Oldsmobile Ninety-Eight

General Motors wisely developed a system of sharing body panels between the models of its different makes. Oddly enough, the Ninety-Eight broke the standards a few times in its production run. For example, its second body makeover did not share body panels with the other senior models of either Buick or Cadillac. In fact, it did not even have its model makeover in line with the Eighty-Eight of the mid-1950s. The Oldsmobile 98, which was previously known as the Series 90 Custom Cruiser, was a full-size automobile sold by the Oldsmobile division of General Motors. The name goes quite a ways back, and first showed up in 1941. It was used again and again after American consumer automobile production resumed after the end of World War II. It remained the top of the line model, which is easy to distinguish because the lesser Oldsmobile models are named lower numbers such as 66 and 76. Both of these two were later replaced by the Oldsmobile 88 in 1949. Thus, the 88 and the 98 carried on into the 1990s as the meat of the full-size Oldsmobile lineup.

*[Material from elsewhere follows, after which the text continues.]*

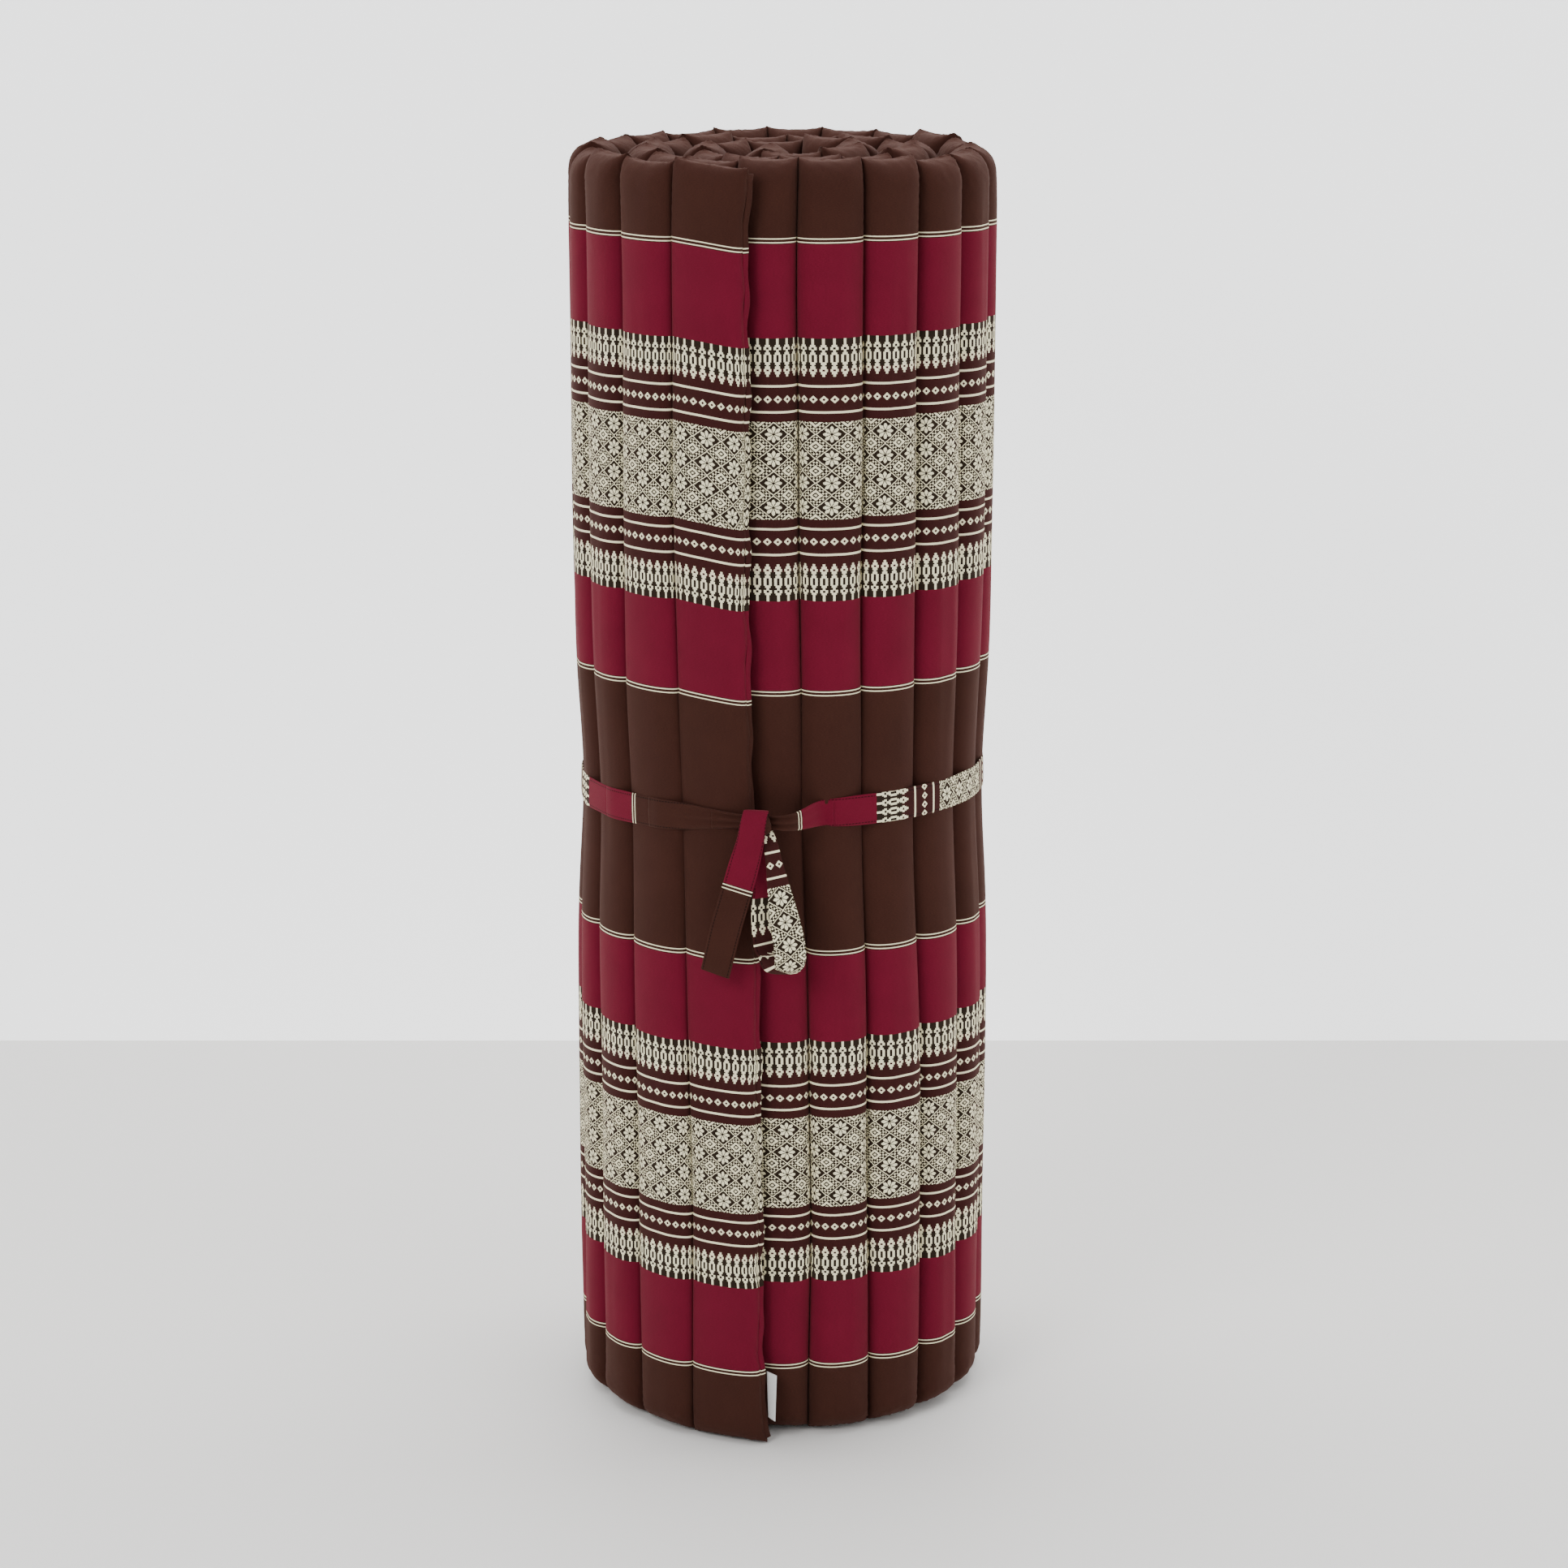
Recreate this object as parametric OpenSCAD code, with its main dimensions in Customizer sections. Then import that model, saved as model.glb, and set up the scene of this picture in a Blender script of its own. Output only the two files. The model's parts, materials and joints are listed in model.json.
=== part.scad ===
// Kapok roll-up mattress: a row of stuffed channels sewn side by side, rolled up,
// standing on its end and tied round the waist with a fabric band.
// Z is the height of the roll. X is to the right and -Y is the front, where the knot is.
// The origin is on the floor, under the middle of the tied roll.

/* [Mattress] */
// Length of every channel, which is the height of the standing roll
mat_w = 1000; // [600:10:1400]
// Number of channels sewn side by side
channels = 44; // [36:1:48]
// Distance between the two seams of a well filled channel
channel_w = 44.8; // [38:0.1:54]
// Thickness of a well filled channel
full_t = 41; // [34:0.5:50]
// Thickness of the flattened channel at the free edge
edge_t = 18; // [12:0.5:30]
// How much wider a channel gets for each millimetre that it is flattened
edge_spread = 0.46; // [0:0.02:0.8]
// Radius of the rounded top and bottom ends of a channel
end_r = 14; // [8:0.5:18]

/* [Casing and filling] */
// Thickness of the cotton casing
casing_t = 1.2; // [0.8:0.1:2]
// Gap between the casing and the kapok filling
filling_gap = 0.3; // [0.2:0.1:1]
// Diameter of the thread in a seam
thread_d = 0.7; // [0.4:0.1:1]
// Width of the hem that closes the free edge and the inner edge
hem_w = 6; // [4:0.5:10]
// Thickness of the hem
hem_t = 2.4; // [1.6:0.2:4]

/* [Roll] */
// Radius of the hollow at the middle of the roll
hollow_r = 26; // [20:1:40]
// Gap between one turn of the roll and the next
turn_gap = 1.2; // [0.8:0.1:3]
// How far the free edge lies to the left of the front, in degrees round the roll
edge_a = 9.5; // [5:0.5:30]
// The channels thin down to the free edge: degrees of the turn for each millimetre that they lose
ease_per_mm = 3.913; // [2:0.001:7]
// Distance between a seam and the end of the stuffed tube beside it
seam_gap = 0.8; // [0.6:0.1:1.5]

/* [Tie] */
// Height of the middle of the band
tie_z = 503; // [300:1:700]
// Width of the band
tie_w = 24; // [18:1:40]
// Thickness of the band, two layers of cotton
tie_t = 1.6; // [1:0.1:3]
// Length of the free tail below the knot
tail_l = 118; // [60:1:200]
// How far the tail leans to the left, in degrees
tail_lean = 17; // [0:1:30]
// Height of the loop of the bow
loop_l = 104; // [60:1:160]
// Depth of the loop of the bow, front to back
loop_d = 18; // [14:1:40]
// How far the loop leans to the right, in degrees
loop_lean = 3; // [0:1:20]
// Radius of the lobes of the knot
knot_r = 8; // [6:0.5:12]

/* [Label] */
// Width of the blank care label
label_w = 12; // [8:1:20]
// Height of the care label
label_h = 38; // [20:1:60]
// Height of the label's lower edge
label_z = 20; // [10:1:200]
// Thickness of the label
label_t = 0.6; // [0.4:0.1:1]

/* [Hidden] */
channel_names = [for (i = [1:channels]) str("channel_", i < 10 ? "0" : "", i)];
$fn = 48;

casing_color = "#58322a";
filling_color = "#e9dfc4";
thread_color = "#3a2019";
tie_color = "#7a1d30";
label_color = "#f2efe8";

// Section of a channel: a squared oval with this many points and this power
oval_points = 36;
oval_power = 3.2;
// The tie band stands this far off the mattress
tie_gap = 0.6;
// The channel that the band is sewn to, at the back of the roll
sewn_channel = 10;

// The outline drops by this much over the outer turn, so that the next turn fits under the free edge
edge_step = edge_t + turn_gap;
// The roll holds the area of all the channels and the hollow
roll_area = channels * channel_w * (full_t + turn_gap) + PI * hollow_r ^ 2;
roll_r = sqrt(roll_area / PI) + edge_step / 2;

// Angles run round the roll from the free edge: 0 at the edge, then left, back, right, and inwards
ease_a = ease_per_mm * (full_t - edge_t);
function thickness(a) = edge_t + (full_t - edge_t) * sin(90 * min(1, a / ease_a));
function outline_r(a) =
    a < 360 ? roll_r - edge_step * a / 360
            : outline_r(a - 360) - thickness(a - 360) - turn_gap;
function seam_r(a) = outline_r(a) - thickness(a) / 2;
function width_at(a) = channel_w + edge_spread * (full_t - thickness(a));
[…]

This was of course until the Aurora would replace it in 1996. To add to the confusion, additional name have been used on this model such as the L/S and the Holiday. Further, the 98 Regency name became very common in the later years of the model as well. As it was the top-line Oldsmobile, the series had the most technologically advanced items available, which included Twilight Sentinel, and the highest-grade interior and exterior trim. To add to the distinct appearance, a majority of Ninety Eights had rear tailfins until 1985. Of course, these were much more preferred back then, than they would be today. The 98 was famous for other reasons as well, Public Enemy had a small hit in the 1980s with You're Gonna Get Yours, which was a song about an Oldsmobile 98.